What is required:
Filter this material down to the lines that hold "from", copying each one.

::: Information supplied

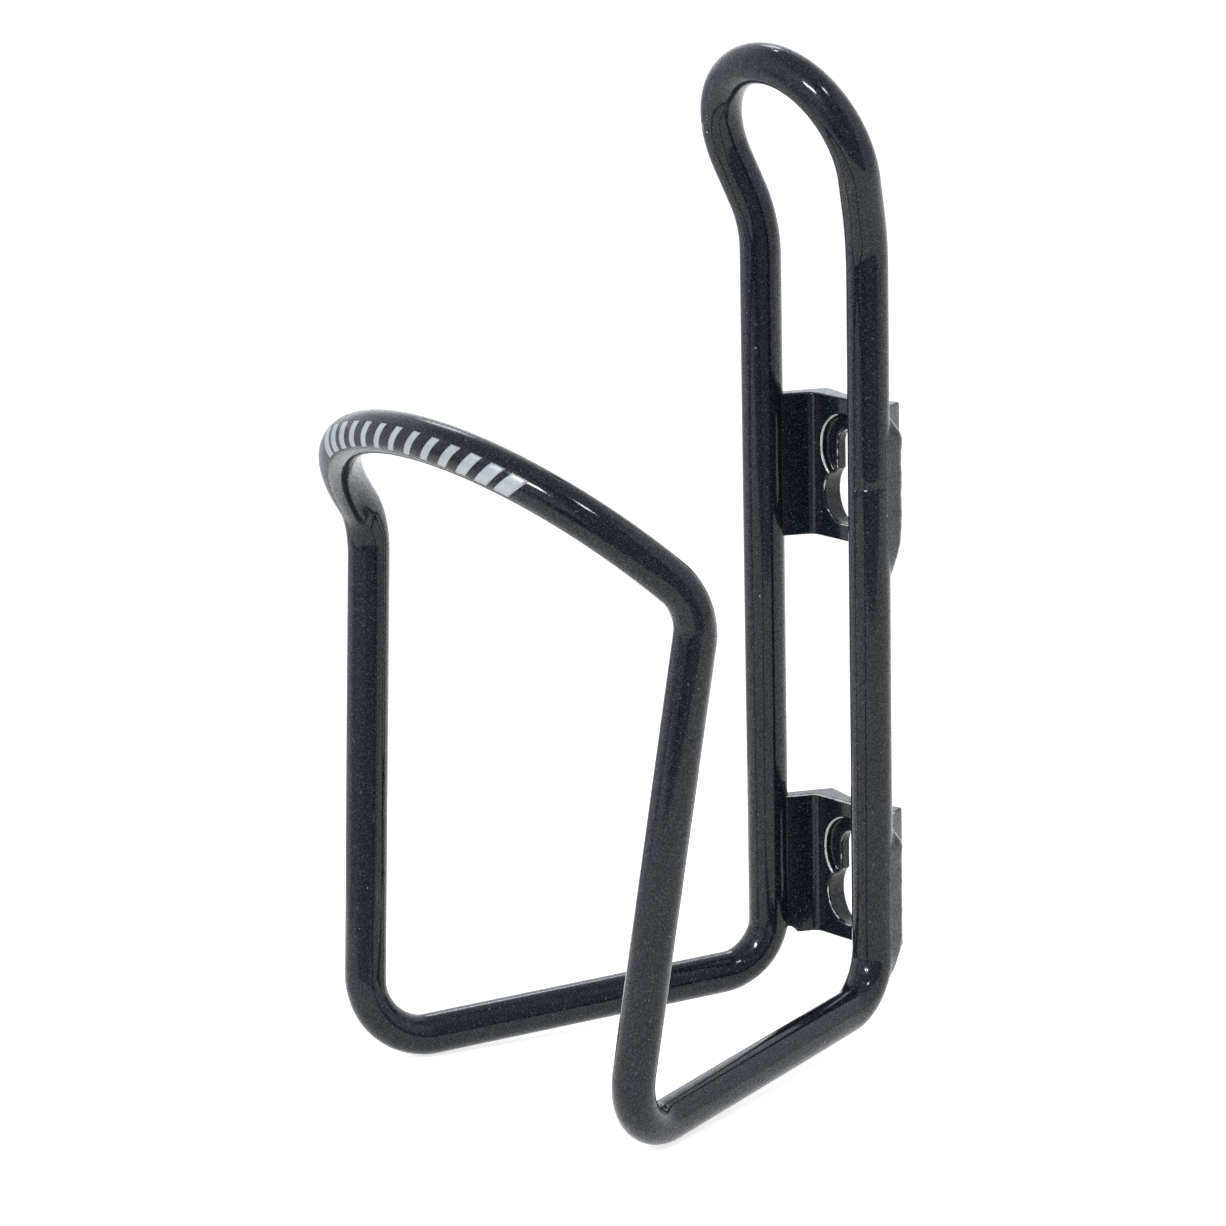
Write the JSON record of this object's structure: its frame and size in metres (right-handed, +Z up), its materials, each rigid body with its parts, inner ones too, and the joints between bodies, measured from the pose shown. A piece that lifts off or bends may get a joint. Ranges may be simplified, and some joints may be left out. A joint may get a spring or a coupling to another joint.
{
  "type": "bottle cage",
  "caption": "Bicycle bottle cage bent from one round tube: rear stays joined by a top loop, slotted bracket plates between them, arms under the bottle and a tilted front hoop.",
  "frame": {"origin": "middle of the two brackets' entry holes, on the root line of the mounting groove", "axes": "+Z up along the bicycle tube that carries the cage, -Y towards the bottle, +X to the right"},
  "size_m": [0.0818, 0.091, 0.1536],
  "materials": {
    "paint": "gloss black paint over aluminium",
    "ink": "thin silver-grey print"
  },
  "bodies": {
    "root": {"tube": "paint", "upper_bracket": "paint", "lower_bracket": "paint", "upper_left_weld": "paint", "upper_right_weld": "paint", "lower_left_weld": "paint", "lower_right_weld": "paint", "hoop_print": "ink"}
  },
  "joints": []
}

::::::

Exercise result:
Write the JSON record of this object's structure: its frame and size in metres (right-handed, +Z up), its materials, each rigid body with its parts, inner ones too, and the joints between bodies, measured from the pose shown. A piece that lifts off or bends may get a joint. Ranges may be simplified, and some joints may be left out. A joint may get a spring or a coupling to another joint.
  "caption": "Bicycle bottle cage bent from one round tube: rear stays joined by a top loop, slotted bracket plates between them, arms under the bottle and a tilted front hoop.",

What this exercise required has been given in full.